Using a combination of the two telescope’s technologies, scientists were able to confirm the presence of water in its atmosphere. Adaptive optics on one telescope were used to counteract the blurring affects of the Earth’s atmosphere. The spectrometer on the Keck 2 called NIRSPEC (Near-Infrared Cryogenic Echelle Spectrograph), is a high-resolution spectrometer that works in the L-Band.
“The L-Band has gone largely overlooked before because the sky is brighter at this wavelength,” says Dimitri Mawet, an associate professor of astronomy at Caltech and research scientist at JPL. “If you were an alien with eyes tuned to the L-Band, you’d see an extremely bright sky. It’s hard to see exoplanets through this veil.”
But, when astronomers combined L-Band spectrography with the adaptive optics, they were able to overcome these difficulties. Instead, they were able to precisely measure the chemical signature of the atmosphere of HR8799c, which confirmed not only the presence of water but the absence of methane.
“We are now more certain about the lack of methane in this planet,” said Ji Wang, former postdoctoral scholar at Caltech and Assistant Professor at Ohio State University. “This may be due to mixing in the planet’s atmosphere. The methane, which we would expect to be there on the surface, could be diluted if the process of convection is bringing up deeper layers of the planet that don’t have methane.”
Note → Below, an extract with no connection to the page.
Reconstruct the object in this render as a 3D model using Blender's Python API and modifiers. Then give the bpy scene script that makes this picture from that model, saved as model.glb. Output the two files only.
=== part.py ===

With technologies like adaptive optics and the spectroscopy of NIRSPEC being applied to future telescopes such as KPIC (Keck Planet Imager and Characterizer), direct planet imaging will be able to detect alien worlds that are fainter and closer to their host star than ever before. In the meantime, astronomers are not only learning a great deal about the ways planets in our universe form, but they are finally able to see these worlds with their own eyes.